[What needs to be done] Return the number of lines holding "materials", with nothing added.

[Supplied information]
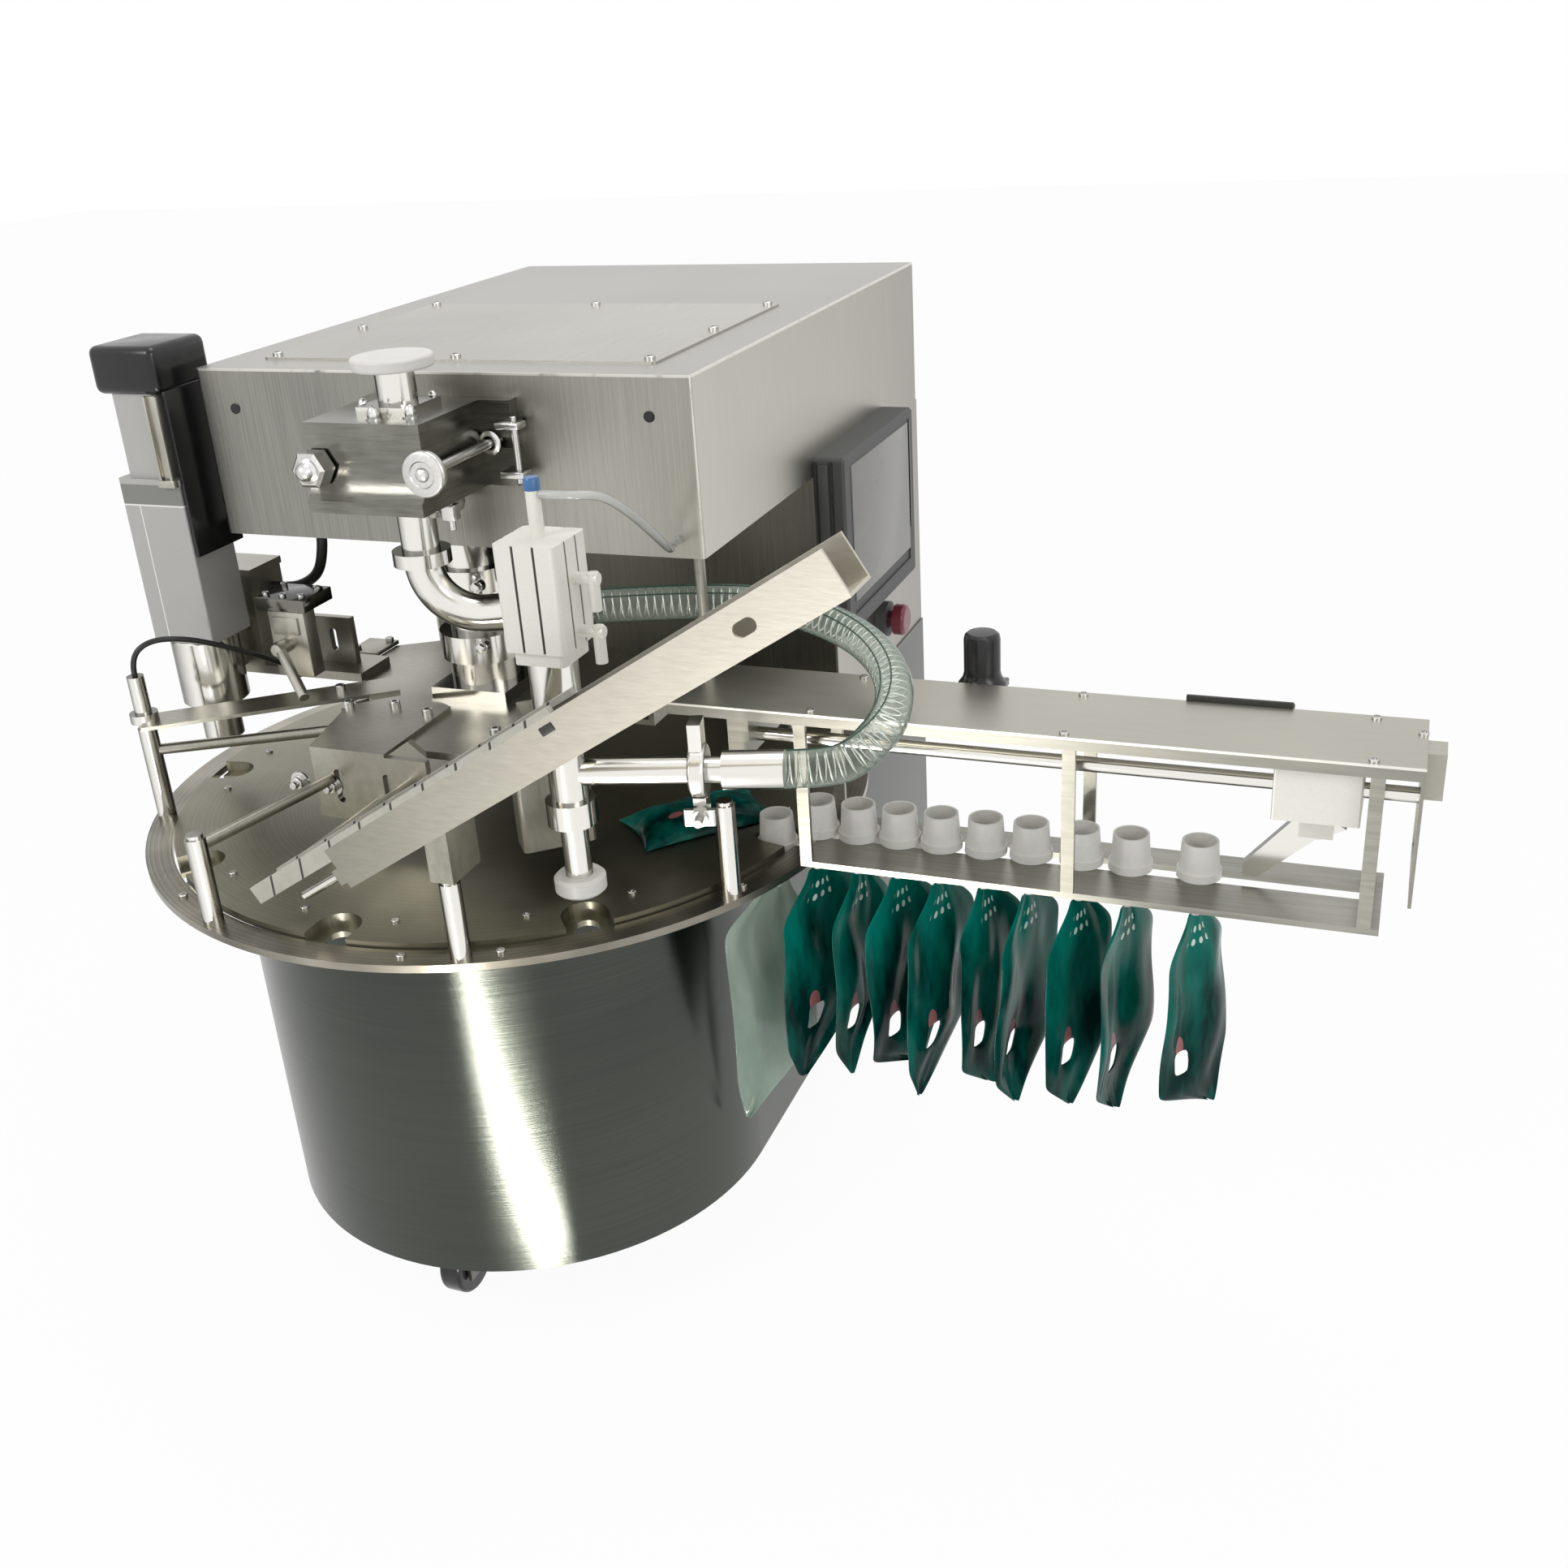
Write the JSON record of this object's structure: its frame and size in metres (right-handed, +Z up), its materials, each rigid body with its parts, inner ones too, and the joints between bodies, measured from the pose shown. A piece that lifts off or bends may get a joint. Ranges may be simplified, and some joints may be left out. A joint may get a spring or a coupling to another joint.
{
  "type": "stand-up pouch filling machine",
  "caption": "Rotary filling and capping machine for spouted stand-up pouches, with an indexing table, a dosing nozzle, a capping head and an infeed rail.",
  "frame": {"origin": "middle of the bounding box at floor level, under the wheels", "axes": "+X to the operator's right along the infeed rail, -Y towards the operator, +Z up"},
  "size_m": [1.37, 1.072, 1.025],
  "materials": {
    "brushed_stainless": "brushed stainless sheet",
    "polished_stainless": "polished stainless",
    "anodised_aluminium": "satin anodised",
    "steel_shaft": "ground steel",
    "zinc_fork": "zinc plated",
    "white_plastic": "white machined plastic",
    "translucent_cup": "translucent white",
    "pouch_film": "glossy laminated film",
    "clear_hose": "clear with a spiral",
    "black_cable": "black jacket",
    "black_rubber": "black tread",
    "dark_plastic": "dark grey",
    "red_plastic": "red"
  },
  "bodies": {
    "machine": {"base_shell": "brushed_stainless", "base_deck": "brushed_stainless", "column_shell": "brushed_stainless", "column_front": "brushed_stainless", "upper_housing": "brushed_stainless", "housing_lid": "brushed_stainless", "caster_plates": "zinc_fork", "table_ring": "brushed_stainless", "index_drive": "anodised_aluminium", "tool_plate": "brushed_stainless", "mast": "brushed_stainless", "product_valve": "polished_stainless", "inlet_tube": "polished_stainless", "outlet_elbow": "polished_stainless", "dosing_drive": "anodised_aluminium", "nozzle_body": "polished_stainless", "air_cylinder": "anodised_aluminium", "nozzle_bracket": "brushed_stainless", "product_pipe": "polished_stainless", "cap_chute": "brushed_stainless", "chute_strips": "white_plastic", "chute_supports": "brushed_stainless", "ring_posts": "polished_stainless", "capper_tower": "brushed_stainless", "guide_arms": "brushed_stainless", "cap_sensor": "polished_stainless", "operator_panel": "dark_plastic", "estop_collar": "dark_plastic", "rail_cover": "brushed_stainless", "rail_plates": "brushed_stainless", "rail_hangers": "brushed_stainless", "guide_rods": "polished_stainless", "product_hose": "clear_hose", "air_tube": "clear_hose", "sensor_cable": "black_cable", "drive_cable": "black_cable"},
    "turntable": {"turntable_disc": "brushed_stainless", "pocket_inserts": "brushed_stainless", "index_shaft": "steel_shaft", "first_pouch": "pouch_film", "loose_pouch": "pouch_film"},
    "nozzle_stem": {"nozzle_stem": "polished_stainless", "nozzle_foot": "white_plastic"},
    "capper_head": {"capper_head": "anodised_aluminium"},
    "capper_chuck": {"capper_chuck": "polished_stainless"},
    "dosing_piston": {"dosing_piston": "polished_stainless"},
    "inlet_cap": {"inlet_cap": "white_plastic"},
    "clamp_knob_left": {"clamp_knob_left": "polished_stainless"},
    "clamp_knob_right": {"clamp_knob_right": "polished_stainless"},
    "wing_nut": {"wing_nut": "polished_stainless"},
    "cap_stop": {"cap_stop": "polished_stainless"},
    "estop_button": {"estop_button": "red_plastic"},
    "pusher_carriage": {"pusher_carriage": "anodised_aluminium"},
    "pusher_pawl": {"pusher_pawl": "steel_shaft"},
    "pouch_row": {"row_spouts": "translucent_cup", "row_bags": "pouch_film"},
    "nose_caster_fork": {"nose_caster_fork": "zinc_fork"},
    "nose_wheel": {"nose_wheel": "black_rubber"},
    "left_wheel": {"left_wheel": "black_rubber"},
    "right_wheel": {"right_wheel": "black_rubber"}
  },
  "joints": [
    {"name": "turntable_index", "type": "hinge", "parent": "machine", "child": "turntable", "pos_m": [-0.285, -0.136, 0.53], "axis": [0, 0, 1], "range_deg": [-160, 0]},
    {"name": "nozzle_stroke", "type": "slide", "parent": "machine", "child": "nozzle_stem", "axis": [0, 0, 1], "range_m": [-0.0036, 0.01]},
    {"name": "capper_stroke", "type": "slide", "parent": "machine", "child": "capper_head", "axis": [0, 0, -1], "range_m": [0, 0.02]},
    {"name": "chuck_spin", "type": "hinge", "parent": "capper_head", "child": "capper_chuck", "pos_m": [-0.62673, -0.19626, 0.7], "axis": [0, 0, 1], "continuous": true},
    {"name": "dosing_stroke", "type": "slide", "parent": "machine", "child": "dosing_piston", "axis": [0, 1, 0], "range_m": [0, 0.08]},
    {"name": "inlet_cap_lift", "type": "slide", "parent": "machine", "child": "inlet_cap", "axis": [0, 0, 1], "range_m": [0, 0.03]},
    {"name": "left_knob_turn", "type": "hinge", "parent": "machine", "child": "clamp_knob_left", "pos_m": [-0.337, -0.316, 0.931], "axis": [0, -1, 0], "continuous": true},
    {"name": "right_knob_turn", "type": "hinge", "parent": "machine", "child": "clamp_knob_right", "pos_m": [-0.213, -0.316, 0.931], "axis": [0, -1, 0], "continuous": true},
    {"name": "wing_nut_turn", "type": "hinge", "parent": "machine", "child": "wing_nut", "pos_m": [0.06032, -0.38676, 0.639], "axis": [-0.2588, 0.9659, 0], "continuous": true},
    {"name": "cap_stop_slide", "type": "slide", "parent": "machine", "child": "cap_stop", "axis": [-0.848, 0, -0.5299], "range_m": [0, 0.01]},
    {"name": "estop_press", "type": "slide", "parent": "machine", "child": "estop_button", "axis": [-1, 0, 0], "range_m": [0, 0.004], "stiffness_N_per_m": 900},
    {"name": "pusher_slide", "type": "slide", "parent": "machine", "child": "pusher_carriage", "axis": [1, 0, 0], "range_m": [-0.015, 0.029]},
    {"name": "pawl_swing", "type": "hinge", "parent": "pusher_carriage", "child": "pusher_pawl", "pos_m": [0.5835, -0.19626, 0.602], "axis": [0, 1, 0], "range_deg": [0, 30], "stiffness_Nm_per_rad": 0.6, "springref_deg": -17.19},
    {"name": "row_advance", "type": "slide", "parent": "machine", "child": "pouch_row", "axis": [-1, 0, 0], "range_m": [0, 0.0035]},
    {"name": "nose_caster_swivel", "type": "hinge", "parent": "machine", "child": "nose_caster_fork", "pos_m": [-0.285, -0.398, 0.091], "axis": [0, 0, 1], "continuous": true},
    {"name": "nose_wheel_roll", "type": "hinge", "parent": "nose_caster_fork", "child": "nose_wheel", "pos_m": [-0.285, -0.376, 0.0375], "axis": [1, 0, 0], "continuous": true},
    {"name": "left_wheel_roll", "type": "hinge", "parent": "machine", "child": "left_wheel", "pos_m": [-0.485, 0.466, 0.0375], "axis": [1, 0, 0], "continuous": true},
    {"name": "right_wheel_roll", "type": "hinge", "parent": "machine", "child": "right_wheel", "pos_m": [-0.085, 0.466, 0.0375], "axis": [1, 0, 0], "continuous": true}
  ]
}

[Response below] 2